Les États-Unis n’ont toujours pas digéré leur passé esclavagiste. Cependant, malgré les apparences, ce conflit ne menace pas l’intégrité du pays. En effet, au cours des dernières décennies, la population US a beaucoup déménagé de sorte qu’aujourd’hui elle s’est regroupée par affinités culturelles en 11 communautés différentes (voir carte ci-dessus). Les Noirs quant à eux n’ont pas formé de zone géographique qu’ils contrôleraient, mais ont opéré une « Nouvelle grande migration » (New Great Migration) principalement vers le Sud profond (système de caste et lutte contre l’État fédéral) où ils sont à la fois intégrés et discriminés. Ils sont également très présents dans les Midlands (pluralistes et centrés sur les classes moyennes) [4].

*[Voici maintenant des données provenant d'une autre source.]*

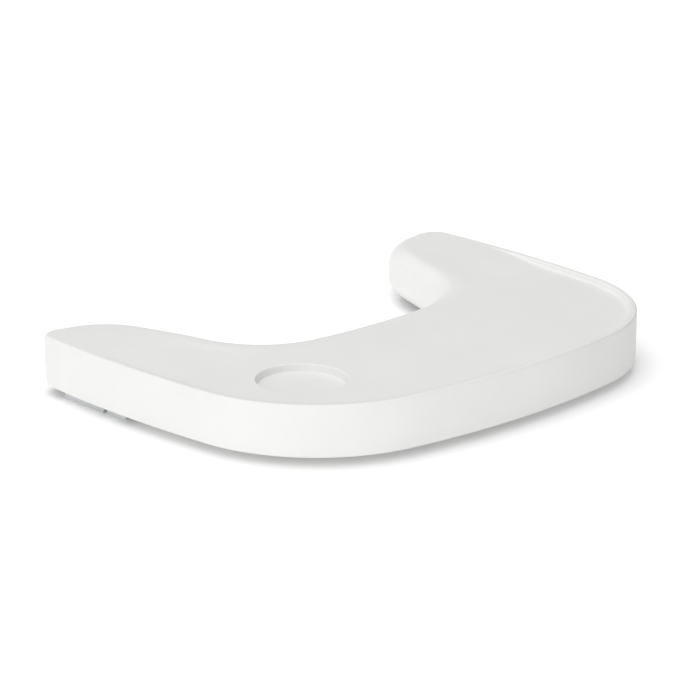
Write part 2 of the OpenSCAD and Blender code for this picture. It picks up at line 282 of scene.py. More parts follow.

Selon diverses sources policières, des groupes prétendument antifascistes coordonnent les émeutes actuelles dans tout le pays. Bien que l’on ignore avec certitude qui finance ce mouvement, on ne peut s’empêcher de penser au complot dénoncé il y a trois ans par le FBI qui avait exposé des liens entre les milieux anarchistes US et les jihadistes moyen-orientaux [5]. Si ces informations étaient vérifiées, il faudrait voir non pas dans ces émeutes, mais dans leur extension, la main de l’État profond US contre le président Trump [6]. Celui-ci a annoncé son intention de les interdire.
Quoi qu’il en soit, les choses ne tourneront mal pour l’avenir des USA que si d’autres communautés entrent dans la danse. Particulièrement les Mexicains, dont la culture aztèque est très violente.
La tentation séparatiste est notamment très forte au Texas [7] et en Californie ; les seuls États fédérés qui se présentent comme des Républiques.
En 1998, le professeur Igor Panarin, qui était alors un des directeurs du KGB, avait prédit que les États-Unis ne survivraient pas longtemps à l’URSS. Se fondant sur une analyse des différences culturelles régionales qui commençaient à apparaître, il avait anticipé la dissolution de l’État fédéral. Ce processus fut interrompu par les attentats du 11-Septembre et le projet des présidents Bush fils et Obama. Il a cependant repris durant le second mandat de Barack Obama, a porté Donald Trump au pouvoir, et paraît aujourd’hui inévitable.
Mis à jour le 1er juin 2020, 8h00 GMT.
[1] « Le bilan et les perspectives de Donald Trump », par Thierry Meyssan, Réseau Voltaire, 5 décembre 2017.
[2] Screening the Los Angeles ’Riots’ : Race, Seeing, and Resistance, Darnell M. Hunt, Cambridge University press (1996) ; Official Negligence : How Rodney King and the Riots Changed Los Angeles and the LAPD, Lou Cannon, Random House (2016).
[3] Blue Dreams : Korean Americans and the Los Angeles Riots, Nancy Abelmann & John Lie (1997).
[4] American Nations. A history of the 11 rival regional cultures of North America, Colin Woodard, Viking (2011).
[5] « Le FBI découvre un complot Anarchistes US/Al-Qaïda/Daesh », Réseau Voltaire, 30 octobre 2017.
[6] « Les Brigades anarchistes de l’Otan », par Thierry Meyssan, Réseau Voltaire, 12 septembre 2017.
[7] « Chuck Norris organise la première réunion de milices pour la sécession du Texas », « Le gouverneur Perry envisage la sécession du Texas », « Ron Paul rappelle le droit du Texas à la sécession », Réseau Voltaire, 14 mars, 17 et 22 avril 2009.